Roasting pans are deeper, often with high sides and sturdy handles. They’re built to hold a large piece of meat along with vegetables, and those tall sides contain the juices that accumulate over a long cook. Those drippings are a feature, not a problem: they baste the food and become the base for gravies and pan sauces. You wouldn’t want to use a deep roasting pan under the broiler because the high sides would shield the food from the direct heat, and a flat broiler pan wouldn’t contain the juices from a three-hour roast.
Oil Choice Under High Heat
If you’re coating food in oil before broiling, the oil’s smoke point matters more than it does for roasting. At 550°F, extra virgin olive oil (smoke point around 374°F) will smoke heavily and can give food a bitter taste. Refined avocado oil handles up to 520°F, making it a much better choice for broiling. For roasting at 400–450°F, you have more flexibility. Refined canola oil (400°F smoke point), virgin olive oil (410°F), and refined olive oil (up to 470°F) all work without issue.

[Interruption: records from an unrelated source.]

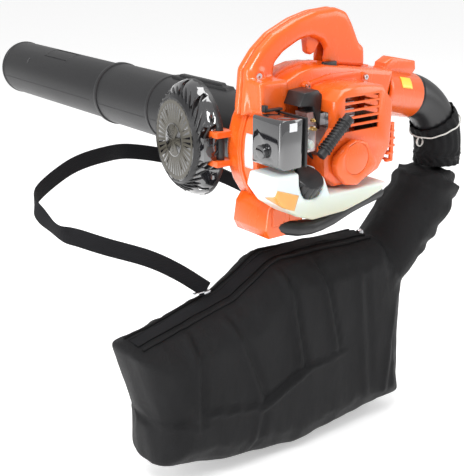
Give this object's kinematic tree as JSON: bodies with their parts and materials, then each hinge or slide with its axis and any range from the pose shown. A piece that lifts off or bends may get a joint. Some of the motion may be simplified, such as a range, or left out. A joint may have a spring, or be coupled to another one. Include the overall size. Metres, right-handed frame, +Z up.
{
  "type": "leaf blower and vacuum",
  "caption": "Petrol garden blower in vacuum trim: fan case with top handle, side intake tube, hinged intake guard, outlet elbow and a zipped collection bag.",
  "frame": {"origin": "middle of the hand grip on top of the handle", "axes": "+X towards the outlet and the bag's elbow, +Y out along the intake tube, +Z up; the crankshaft lies along Y"},
  "size_m": [0.7868, 1.0747, 0.715],
  "materials": {
    "orange": "glossy moulded",
    "black": "satin moulded",
    "gloss": "polished",
    "silver": "cast",
    "steel": "machined",
    "dark": "heat darkened",
    "milky": "translucent",
    "fabric": "woven polyester",
    "foam": "open cell foam",
    "rubber": "matte"
  },
  "bodies": {
    "housing": {"fan_case_intake_half": "orange", "fan_case_engine_half": "orange", "outlet_spout": "orange", "foot": "orange", "stand_bow": "black", "handle_intake_half": "orange", "handle_engine_half": "orange", "trigger_pin": "steel", "guard_hinge_pin": "steel", "engine_shroud": "orange", "exhaust_guard": "orange", "starter_cover": "orange", "starter_badge": "orange", "crankcase": "silver", "cylinder": "silver", "bearing_starter_side": "steel", "bearing_fan_side": "steel", "recoil_spring": "steel", "muffler": "dark", "spark_plug": "steel", "plug_boot": "rubber", "ignition_coil": "black", "carburettor": "silver", "air_filter_base": "black", "air_filter_element": "foam", "fuel_tank": "milky", "fuel_line": "rubber", "shroud_screw_1": "steel", "shroud_screw_2": "steel", "handle_screw": "steel"},
    "trigger": {"throttle_trigger": "black"},
    "stop_switch": {"stop_switch": "black"},
    "near_tube": {"near_tube": "black"},
    "far_tube": {"far_tube": "black"},
    "guard": {"intake_guard": "gloss"},
    "elbow_and_bag": {"elbow": "black", "bag_cuff": "fabric", "bag": "fabric", "zip_track": "fabric", "strap": "fabric", "drawcord": "fabric"},
    "zip_pull": {"zip_pull": "steel"},
    "crank": {"crankshaft_starter_side": "steel", "crankshaft_fan_side": "steel", "flywheel": "silver", "impeller": "black", "impeller_nut": "steel"},
    "piston": {"piston": "silver", "piston_pin": "steel"},
    "rod": {"connecting_rod": "steel", "crank_pin": "steel"},
    "starter_pulley": {"starter_pulley": "black"},
    "starter_grip": {"starter_grip": "black", "starter_rope": "rubber"},
    "choke": {"choke_lever": "black"},
    "primer": {"primer_bulb": "milky"},
    "filter_cover": {"air_filter_cover": "gloss"},
    "filter_knob": {"air_filter_knob": "gloss"},
    "fuel_cap": {"fuel_cap": "black"}
  },
  "joints": [
    {"name": "trigger_hinge", "type": "hinge", "parent": "housing", "child": "trigger", "pos_m": [0.038, 0, -0.008], "axis": [0, 1, 0], "range_deg": [0, 12], "stiffness_Nm_per_rad": 0.35, "springref_deg": -11.46},
    {"name": "stop_switch_slide", "type": "slide", "parent": "housing", "child": "stop_switch", "axis": [1, 0, 0], "range_m": [0, 0.004]},
    {"name": "near_tube_slide", "type": "slide", "parent": "housing", "child": "near_tube", "axis": [0, 1, 0], "range_m": [0, 0.08]},
    {"name": "far_tube_slide", "type": "slide", "parent": "near_tube", "child": "far_tube", "axis": [0, 1, 0], "range_m": [0, 0.06]},
    {"name": "guard_hinge", "type": "hinge", "parent": "housing", "child": "guard", "pos_m": [-0.15, 0.044, -0.18], "axis": [0, 0, 1], "range_deg": [-8, 10]},
    {"name": "elbow_slide", "type": "slide", "parent": "housing", "child": "elbow_and_bag", "axis": [0.9781, 0, -0.2079], "range_m": [0, 0.045]},
    {"name": "zip_slide", "type": "slide", "parent": "elbow_and_bag", "child": "zip_pull", "axis": [0.9672, 0, 0.2541], "range_m": [-0.1, 0.02]},
    {"name": "crank_spin", "type": "hinge", "parent": "housing", "child": "crank", "pos_m": [-0.012, 0, -0.184], "axis": [0, 1, 0], "continuous": true},
    {"name": "piston_slide", "type": "slide", "parent": "housing", "child": "piston", "axis": [0, 0, 1], "range_m": [-0.028, 0]},
    {"name": "rod_hinge", "type": "hinge", "parent": "piston", "child": "rod", "pos_m": [-0.012, -0.058, -0.118], "axis": [0, 1, 0], "range_deg": [-10, 10]},
    {"name": "grip_pull", "type": "slide", "parent": "housing", "child": "starter_grip", "axis": [-0.514, -0.6475, 0.5627], "range_m": [0, 0.7], "stiffness_N_per_m": 8, "springref_m": -0.05},
    {"name": "pulley_spin", "type": "hinge", "parent": "housing", "child": "starter_pulley", "pos_m": [-0.012, -0.116, -0.184], "axis": [0, 1, 0], "range_deg": [-60, 2900]},
    {"name": "choke_hinge", "type": "hinge", "parent": "housing", "child": "choke", "pos_m": [-0.1065, -0.06, -0.11], "axis": [0, 0, 1], "range_deg": [-10, 60]},
    {"name": "primer_press", "type": "slide", "parent": "housing", "child": "primer", "axis": [0, 1, 0], "range_m": [0, 0.004], "stiffness_N_per_m": 1200, "springref_m": -0.0005},
    {"name": "filter_cover_slide", "type": "slide", "parent": "housing", "child": "filter_cover", "axis": [-1, 0, 0], "range_m": [0, 0.06]},
    {"name": "filter_knob_turn", "type": "hinge", "parent": "filter_cover", "child": "filter_knob", "pos_m": [-0.132, -0.084, -0.16], "axis": [1, 0, 0], "range_deg": [-360, 360]},
    {"name": "fuel_cap_turn", "type": "hinge", "parent": "housing", "child": "fuel_cap", "pos_m": [-0.096, -0.112, -0.209], "axis": [0, -0.6, 0.8], "range_deg": [0, 360]}
  ],
  "couplings": [
    {"joint": "pulley_spin", "follows": "grip_pull", "rad_per_m": 71}
  ]
}
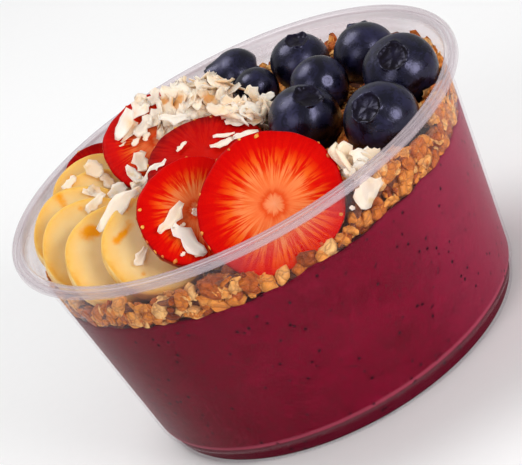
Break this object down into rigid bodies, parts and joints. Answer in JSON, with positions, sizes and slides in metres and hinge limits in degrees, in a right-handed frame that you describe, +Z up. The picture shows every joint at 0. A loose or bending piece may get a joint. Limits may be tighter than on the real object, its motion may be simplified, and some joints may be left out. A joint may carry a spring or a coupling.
{
  "type": "acai bowl",
  "caption": "Clear round tub of thick acai topped with toasted granola, fanned banana, strawberry slices, blueberries and shredded coconut.",
  "frame": {"origin": "middle of the foot ring's underside, where the tub stands", "axes": "+Z up along the tub's axis; -Y is the side shown to the viewer, with the banana fan on its left (-X) and the blueberries on its right (+X)"},
  "size_m": [0.117, 0.117, 0.0725],
  "materials": {
    "clear_plastic": "clear, slightly milky moulded plastic",
    "acai_pulp": "thick smooth fruit pulp, damp",
    "granola_toasted": "toasted oat clusters, lightly glazed",
    "banana_flesh": "moist cut banana",
    "strawberry_flesh": "wet cut strawberry with glossy skin",
    "blueberry_skin": "dark skin with a pale bloom",
    "coconut_flesh": "dry shredded coconut"
  },
  "bodies": {
    "root": {"acai": "acai_pulp", "banana_slice_1": "banana_flesh", "banana_slice_2": "banana_flesh", "banana_slice_3": "banana_flesh", "banana_slice_4": "banana_flesh", "banana_slice_5": "banana_flesh", "banana_slice_6": "banana_flesh", "blueberry_1": "blueberry_skin", "blueberry_2": "blueberry_skin", "blueberry_3": "blueberry_skin", "blueberry_4": "blueberry_skin", "blueberry_5": "blueberry_skin", "blueberry_6": "blueberry_skin", "blueberry_7": "blueberry_skin", "blueberry_8": "blueberry_skin", "coconut_heap_1": "coconut_flesh", "coconut_heap_2": "coconut_flesh", "coconut_heap_3": "coconut_flesh", "cup": "clear_plastic", "granola": "granola_toasted", "strawberry_slice_1": "strawberry_flesh", "strawberry_slice_2": "strawberry_flesh", "strawberry_slice_3": "strawberry_flesh", "strawberry_slice_4": "strawberry_flesh", "strawberry_slice_5": "strawberry_flesh"}
  },
  "joints": []
}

Health Considerations at High Temperatures
Cooking meat at high temperatures, particularly above 300°F, produces compounds called heterocyclic amines (HCAs). These form when proteins, sugars, and other natural substances in muscle meat react under heat. The higher the temperature and the longer the exposure, the more HCAs develop. Grilling and pan-frying produce the highest levels, and broiling falls into a similar category because of its extreme heat. Roasting, while still above the 300°F threshold, generally produces fewer of these compounds because the temperature is lower and the heat is less direct.
A separate concern applies when fat drips onto a hot surface and creates smoke: this generates a different class of compounds called polycyclic aromatic hydrocarbons (PAHs), which cling to the meat’s surface. Broiler pans help reduce this by catching drippings in a tray below, but the risk is still higher than with roasting, where juices pool harmlessly at the bottom of the pan. Cooking meat to medium rather than well-done, regardless of method, consistently reduces the formation of both types of compounds.
When to Use Each Method
Think of broiling as a finishing tool or a method for fast, thin-food cooking. It’s perfect for melting cheese on top of a casserole, crisping the skin on a piece of salmon, charring the tops of vegetables, or searing a steak in under 10 minutes. Roasting is your method for low-and-slow projects: a Sunday chicken, a sheet pan of root vegetables, a pork loin you want tender throughout.
You can also combine them. Roast a chicken at 425°F until it’s cooked through, then switch to broil for the last two or three minutes to crisp the skin. This gives you the even interior cooking of roasting with the intense surface browning of broiling, the best of both methods in one dish.